The research team will revisit treated colonies regularly to assess the probiotic treatment success and retreat corals if necessary. These two innovative strategies mark the first coral probiotic treatments of stony coral tissue loss disease on the reef. Researchers will continue to look at other potential treatment methods and advanced knowledge of coral probiotics in relation to stony coral tissue loss disease.

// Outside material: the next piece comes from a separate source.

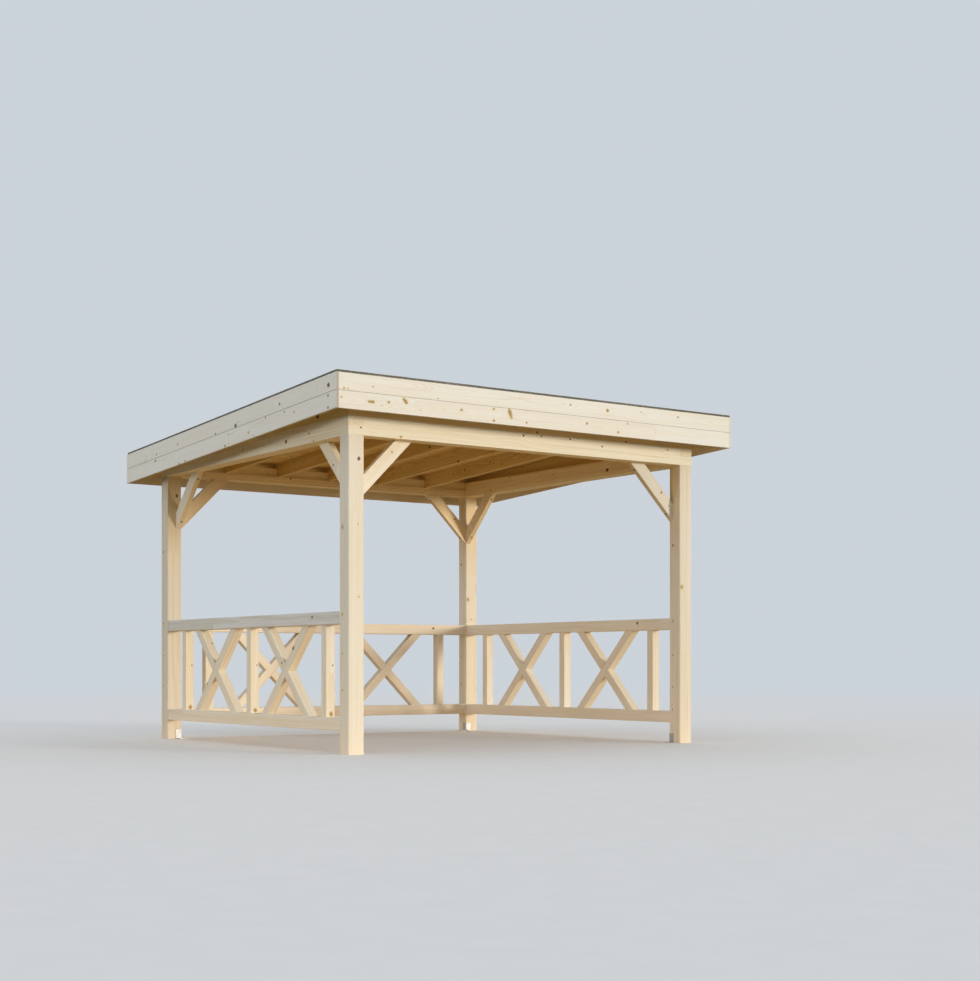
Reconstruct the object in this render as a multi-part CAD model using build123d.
from build123d import *
import os
from math import sqrt

# Garden gazebo: four posts, a half-lapped ring of beams, a lean roof that falls
# to the back, and three railings with half-lapped crosses. The front is open.
# Millimetres, +Z up, ground at Z = 0. The open front faces -Y and the origin is
# on the ground under the middle of the post square.

# Post square, measured over the outer faces of the posts
frame_width = 3050.0
frame_depth = 3050.0
post_size = 120.0
post_chamfer = 5.0

# Ring of beams on top of the posts
beam_width = 120.0
beam_height = 128.0
beam_underside = 2138.0
timber_chamfer = 2.0

# Ledge cut into the inner edge of the back beam, where the rafters sit
ledge_depth = 22.0
ledge_above_underside = 57.0

# Rafters and the board that lifts their front ends
roof_fall = 178.0
roof_overhang = 212.0
rafter_width = 45.0
rafter_height = 115.0
rafter_spacing = 495.0
rafter_count = 5
riser_thickness = 45.0

# Roof boards and felt, with the felt turned up to a raised rim
deck_thickness = 18.0
felt_thickness = 4.0
felt_rim_height = 17.0
felt_rim_width = 20.0
felt_rim_inset = 6.0
felt_rim_run = 50.0

# Fascia, two boards high, the side boards lapping over the ends of the others
fascia_thickness = 18.0
fascia_board_height = 117.0
fascia_seam = 0.8
fascia_above_deck = 16.0
fascia_chamfer = 1.5

# Corner braces at 45 degrees, flush with the inner faces of the posts
brace_thickness = 45.0
brace_width = 96.0
brace_reach = 429.0

# Railings: two rails, three balusters and crosses at 45 degrees. The end bay is
# the clear gap between a post and the baluster next to it.
rail_height = 88.0
rail_thickness = 104.0
rail_chamfer = 4.0
top_rail_underside = 874.5
bottom_rail_underside = 155.0
bar_size = 68.0
bar_chamfer = 2.0
end_bay = 229.0
lap_clearance = 0.2

# Angle brackets that hold the posts down
bracket_width = 45.0
bracket_height = 72.0
bracket_reach = 55.0
bracket_sheet = 2.5
bracket_bend_radius = 5.0
bracket_inset = 2.0
screw_hole_radius = 2.5
screw_hole_levels = (36.0, 58.0)
anchor_hole_radius = 5.5
anchor_from_post = 32.0

# Places that follow from the sizes above
half_width = frame_width / 2
half_depth = frame_depth / 2
inner_x = half_width - post_size
inner_y = half_depth - post_size
beam_top = beam_underside + beam_height
lap_level = beam_underside + beam_height / 2
beam_inner_y = half_depth - beam_width
ledge_level = beam_underside + ledge_above_underside
roof_half_width = half_width + roof_overhang
roof_half_depth = half_depth + roof_overhang
roof_slope = roof_fall / (2 * roof_half_depth)
deck_half_width = roof_half_width - fascia_thickness
deck_half_depth = roof_half_depth - fascia_thickness
corners = {
    "front_left": (-1, -1),
    "front_right": (1, -1),
    "back_left": (-1, 1),
    "back_right": (1, 1),
}


# Heights of the sloping layers at a given depth
def rafter_bottom(y):
    return ledge_level + roof_slope * (beam_inner_y - y)


def rafter_top(y):
    return rafter_bottom(y) + rafter_height


def deck_top(y):
    return rafter_top(y) + deck_thickness


def fascia_top(y):
    return deck_top(y) + fascia_above_deck


# Basic shapes
def block(x_range, y_range, z_range):
    size = [high - low for low, high in (x_range, y_range, z_range)]
    middle = [(high + low) / 2 for low, high in (x_range, y_range, z_range)]
    return Pos(*middle) * Box(*size)


def side_profile(points, x_range):
    """A prism along X from (y, z) points."""
    outline = [(x_range[0], y, z) for y, z in points]
    return extrude(make_face(Polyline(*outline, close=True)), x_range[1] - x_range[0], dir=(1, 0, 0))


def front_profile(points, y_range, rise=0.0):
    """A prism along Y from (x, z) points, which may climb or fall on its way."""
    outline = [(x, y_range[0], z) for x, z in points]
    way = Vector(0, y_range[1] - y_range[0], rise)
    return extrude(make_face(Polyline(*outline, close=True)), way.length, dir=way.normalized())


def ease_edges(shape, direction, size):
    """Chamfer the long edges of a timber that runs in the given direction."""
    grain = Axis((0, 0, 0), direction)
    return chamfer(shape.edges().filter_by(grain), size)


def span(sign, near, far):
    """A range on the side given by the sign, from near to far of the middle."""
    return tuple(sorted((sign * near, sign * far)))


# Posts, with eased corners
def make_post(side_x, side_y):
    post = block(
        span(side_x, inner_x, half_width),
        span(side_y, inner_y, half_depth),
        (0, beam_underside),
    )
    return ease_edges(post, (0, 0, 1), post_chamfer)


# Front and back beams lie in the lower half of each corner joint
def make_cross_beam(side_y):
    y_range = span(side_y, beam_inner_y, half_depth)
    beam = block((-half_width, half_width), y_range, (beam_underside, beam_top))
    beam = ease_edges(beam, (1, 0, 0), timber_chamfer)
    for side_x in (-1, 1):
        lap = block(
            span(side_x, half_width - beam_width, half_width),
            y_range,
            (lap_level, beam_top),
        )
        beam -= lap
    return beam


# Side beams lie in the upper half of each corner joint
def make_side_beam(side_x):
    x_range = span(side_x, half_width - beam_width, half_width)
    beam = block(x_range, (-half_depth, half_depth), (beam_underside, beam_top))
    beam = ease_edges(beam, (0, 1, 0), timber_chamfer)
    for side_y in (-1, 1):
        lap = block(x_range, span(side_y, beam_inner_y, half_depth), (beam_underside, lap_level))
        beam -= lap
    return beam


def cut_rafter_ledge(beam):
    """The ledge along the back beam, between the side beams."""
    ledge = block(
        (-(half_width - beam_width), half_width - beam_width),
        (beam_inner_y, beam_inner_y + ledge_depth),
        (ledge_level, beam_top),
    )
    return beam - ledge


# The board on the front beam is planed to the slope of the rafters
def make_riser():
    front = -half_depth
    back = -half_depth + riser_thickness
    points = [
        (front, beam_top),
        (back, beam_top),
        (back, rafter_bottom(back)),
        (front, rafter_bottom(front)),
    ]
    return side_profile(points, (-half_width, half_width))


# Outline shared by all rafters behind the back beam
def rafter_tail():
    return [
        (half_depth, beam_top),
        (half_depth, rafter_bottom(half_depth)),
        (deck_half_depth, rafter_bottom(deck_half_depth)),
        (deck_half_depth, rafter_top(deck_half_depth)),
        (-deck_half_depth, rafter_top(-deck_half_depth)),
        (-deck_half_depth, rafter_bottom(-deck_half_depth)),
    ]


# A rafter sits level on the ledge and is notched over the back beam
def make_rafter(x):
    seat_end = beam_inner_y + ledge_depth
    points = [(beam_inner_y, ledge_level), (seat_end, ledge_level), (seat_end, beam_top)]
    rafter = side_profile(points + rafter_tail(), (x - rafter_width / 2, x + rafter_width / 2))
    return ease_edges(rafter, (0, 1, -roof_slope), timber_chamfer)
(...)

Great star coral spawn in captivity for the first time

A person tends to corals in a room with red light
Scientists capture great star coral eggs as they spawn. Photo: Rachel Ionata/Nova Southeastern University

In August 2020, scientists at the Nova Southeastern University Marine Larval Ecology and Recruitment Laboratory in Florida have successfully induced colonies of great star coral, a major reef-building species, to reproduce in captivity for the first time ever. Great star corals are susceptible to stony coral tissue loss disease and the ability to complete this coral's reproductive cycle in land-based aquaria represents a breakthrough in coral science and restoration.

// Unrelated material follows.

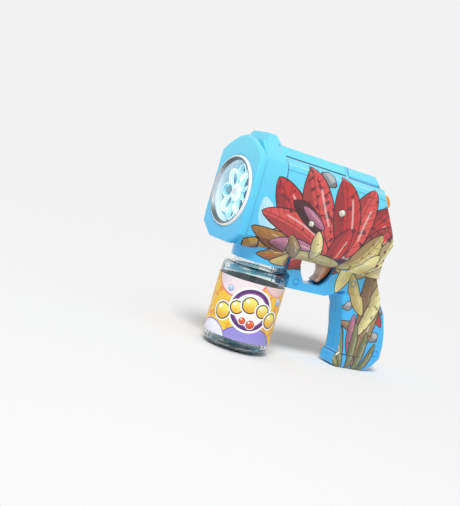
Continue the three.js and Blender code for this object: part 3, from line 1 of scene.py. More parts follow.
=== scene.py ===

Historic spawning of restored massive corals

corals on the seafloor
A restored colony of mountainous star coral releases gametes into the water column. Photo: Joe Berg

For the first time in Florida or Caribbean waters, restored massive corals were observed spawning - part of sexual reproduction that could result in the next generation of coral offspring - thanks to Mote Marine Laboratory & Aquarium's innovative efforts to restore Florida's Coral Reef. In August 2020, Mote coral scientists observed colonies of mountainous star coral (Orbicella faveolata) on a reef near Cook Island release their gametes in an extraordinary display. This is the first time that restored massive corals have been documented to spawn on Florida’s Coral Reef.

Aquarium succeeds in second lab-induced spawning of threatened species

White specs float around coral
Rare pillar coral spawns under artificial conditions at The Florida Aquarium Coral Conservation Complex in Apollo Beach. Photo: The Florida Aquarium

The Atlantic pillar coral (Dendrogyra cylindrus) successfully spawned for the second consecutive year at The Florida Aquarium Center for Conservation’s Induced Coral Spawning Lab. A total of 14 corals spawned over three days, and larvae were created through assisted fertilization of 11 separate genotypes. The original collection locations of the corals range from Northern Miami to Sand Key Sanctuary Preservation Area, 7 miles west of Key West. All but one tiny piece of the parent colonies are now dead in the wild. Larvae were settled at The Florida Aquarium and additional larvae were transferred to Nova Southeastern University and the Smithsonian Marine Station at Fort Pierce. The Pillar Coral Genetic Rescue Project is conducted under Florida Keys National Marine Sanctuary permit to Dr. Cynthia Lewis at Keys Marine Laboratory and Dr. Karen Neely at Nova Southeastern University.

Mote expands coral restoration work

nursery growing coral
Mote plans to build a land-based coral nursery in Islamorada, Florida, at Bud N' Mary's Marina. (Photo: Dan Mele)

On June 8, 2020, Mote Marine Laboratory & Aquarium announced plans to build an additional land-based coral nursery in Islamorada, Florida, and an expanded coral gene bank in Sarasota County, Florida. Corals raised in the Islamorada nursery will support Mission: Iconic Reefs and Islamorada Conservation and Restoration Education. I.CARE engages citizen-divers to help outplant and monitor Mote-supplied coral fragments onto Islamorada's reefs. The gene bank, purposefully chosen to be built at an inland location, will be housed in a Category 5 hurricane resistant building, with state-of-the-art environmental systems and controls.